Mephtik can no longer control his own creatures, since both he and they have gone crazy, so they turn on him. That’ll teach him.

The screech rose then, agonized and inhuman. But Scythe did not linger to watch.

Which is a relief, the way Scythe’s been acting lately. You know, if I were a fantasy character, I’d want to be a Brooding Anti-hero. They have so much more leeway than everyone else.

By now the Tower is on the verge of collapse– not that it seems to take much to bring these things down.
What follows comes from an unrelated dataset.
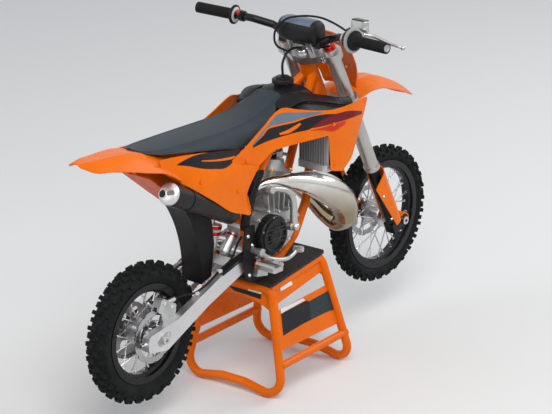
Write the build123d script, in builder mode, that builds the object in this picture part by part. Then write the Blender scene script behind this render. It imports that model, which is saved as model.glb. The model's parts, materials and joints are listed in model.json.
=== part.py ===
from build123d import *
import os
from math import asin, cos, sin, pi, radians, sqrt, tan

# Mini motocross bike on its paddock stand, in millimetres.
# X points forward, Y to the rider's left and Z up from the floor that the stand's feet rest on.
# A place given as (ahead, left, up) is measured ahead of the rear axle, and up from the bike's base line.
# The stand carries the bike, and its top sets how far the bike's base line lies above the floor.

# Driving dimensions of the whole bike
wheelbase = 1040
rear_axle_height = 280
front_axle_height = 337
tail_overhang = 235
rake = 26.5
axle_lead = 35
clamp_offset = 25

# Tyres and rims
rear_tyre_radius = 200
rear_tyre_width = 72
rear_bead_radius = 127
front_tyre_radius = 211
front_tyre_width = 62
front_bead_radius = 152.5
tyre_shoulder_share = 0.27
tyre_bulge_drop = 15
tyre_bulge_inset = 3
lug_height = 9.5
side_lug_height = 7
lug_root = 3
casing_inset = 6
rear_lug_pitches = 27
front_lug_pitches = 30
rim_wall = 3
rim_lip_height = 14
rim_drop = 9
rear_rim_width = 46
front_rim_width = 42

# Hubs, spokes, axles and brake discs
axle_radius = 7.5
axle_fit = 0.05
axle_bore_radius = 5
hub_barrel_radius = 19
hub_flange_radius = 37
hub_flange_thickness = 5
rear_flange_offset = 27
front_flange_offset = 26
rear_hub_half_length = 52
front_hub_half_length = 50
spoke_radius = 1.8
spokes_per_wheel = 28
spoke_lace_angle = 24
disc_thickness = 3
rear_disc_radius = 76
front_disc_radius = 80
disc_ring_width = 17
rear_disc_offset = 44
front_disc_offset = 43

# Chain drive
chain_offset = 48
chain_pitch = 12.7
rear_sprocket_teeth = 40
front_sprocket_teeth = 11
sprocket_thickness = 4
chain_width = 12
chain_height = 11
chain_waist = 7
countershaft_ahead = 430
countershaft_height = 428

# Swingarm
pivot_ahead = 372
pivot_height = 412
pivot_tube_radius = 14
arm_inner_offset = 58
arm_width = 24
shock_ear_offset = 15
shock_ear_thickness = 6

# Frame
frame_tube_radius = 12.5
head_tube_radius = 24
head_tube_bottom = 512
head_tube_top = 648
spar_offset = 70
cradle_offset = 45
plate_thickness = 6
frame_guard_thickness = 3

# Fork and clamps, measured along the steering axis from its foot beside the front axle
fork_spacing = 163
outer_tube_radius = 21
slider_radius = 16.5
lower_clamp_bottom = 482
lower_clamp_thickness = 24
upper_clamp_bottom = 656
upper_clamp_thickness = 22
outer_tube_bottom = 238
fork_top = 690
clamp_wall = 9

# Handlebar
axle_lug_radius = 20
lug_height_above = 22
plate_foot = 502
plate_height = 170
guard_radius = 31
guard_wall = 3
guard_height = 200
guard_reach = 41
bar_radius = 11
bar_half_width = 342
grip_radius = 16
grip_length = 122

# Engine
crank_ahead = 508
crank_height = 455
cylinder_lean = 12
case_boss_radius = 6
deck_height = 78
cylinder_height = 70
cylinder_length = 92
cylinder_width = 88
port_height = 108
case_right = 62
case_left = 36
clutch_cover_radius = 57
clutch_cover_depth = 30

# Paddock stand
stand_centre_ahead = 533.4
stand_yaw = 3.6
stand_tube_radius = 12.5
stand_foot_half_length = 171.5
stand_foot_half_width = 174.7
stand_top_shift = -17.8
stand_top_half_length = 119.9
stand_top_half_width = 109.7
stand_top_height = 342
stand_top_tilt = 6
stand_mat_thickness = 8
stand_foot_bend = 46
stand_foot_dip = 11.95
stand_rail_height = 97
stand_arch_rise = 26
panel_thickness = 2
band_depth = 60
band_arch = 24

# Height of the cradle's underside above the bike's base line, below the engine's middle
cradle_height = 342

# Clearances between pieces that meet
seat_gap = 0.3
spoke_gap = 0.8
fit_gap = 0.05

total_length = tail_overhang + wheelbase + front_tyre_radius
rear_axle_x = tail_overhang - total_length / 2
base_line = stand_top_height - cradle_height


def spot(ahead, left, up):
    """The point a distance ahead of the rear axle, left of the middle and up from the base line."""
    return Vector(rear_axle_x + ahead, left, base_line + up)


# The side plane shows the bike from its right: its X runs ahead, its Y up, and it faces right.
side = Plane(origin=(rear_axle_x, 0, base_line), x_dir=(1, 0, 0), z_dir=(0, -1, 0))
# The plan plane lies on the base line below the bike
plan = Plane(origin=(rear_axle_x, 0, base_line))

# The steering plane stands on the steering axis: its X points ahead of the axis, its Z up the fork
steer_up = Vector(-sin(radians(rake)), 0, cos(radians(rake)))
steer_ahead = Vector(cos(radians(rake)), 0, sin(radians(rake)))
front_axle = spot(wheelbase, 0, front_axle_height)
steer_foot = front_axle - steer_ahead * (axle_lead + clamp_offset)
steer = Plane(origin=steer_foot, x_dir=steer_ahead, z_dir=steer_up)


def steered(ahead, left, along):
    """The point ahead of the steering axis, left of it, and along it from its foot."""
    return steer.from_local_coords(Vector(ahead, left, along))


def tube_between(points, radii, tube_radius):
    """Adds a round tube along straight runs joined by arcs to the part that is being built."""
    with BuildLine() as centre:
        if radii:
            FilletPolyline(*points, radius=radii)
        else:
            Line(*points)
    with BuildSketch(Plane(origin=centre.line @ 0, z_dir=centre.line % 0)) as section:
        Circle(tube_radius)
    sweep(section.sketch, path=centre.line)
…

I don’t know what firm the bad guys usually employ to contruct their Evil Fortresses, but if you ask me they’ve got shoddy workmanship and are using substandard materials.

Scythe has to make a desperate run for safety, dodging flames and lightning, struggling with gale-force winds and leaping chasms that open before his feet. He makes it, of course. He is Scythe, and he is Awesome.

But there he was nearly driven to his knees by the most deafening roar of all. Catching his balance, he saw behind him an immense weight of stone plunge earthshakingly down. It was the entire high vault of the Tower, in a final thunderous collapse, crashing down into a gigantic heap like a cairn on top of the pit where the Poisoner lay.

Vale Prince Mephtik. I don’t think any other character has ever been killed quite so thoroughly.

Let’s see:

First he was fried by the Chosen One. Then he was thrown into a pit. Then his own creatures attacked him. Finally, he was crushed in the wreckage of his Evil Fortress of Doom.

Actual cause of death?

Er... tell the truth, you’ve got me on that one. Let’s just say he died from eating a big bowl of Villain Demise Fruit Salad.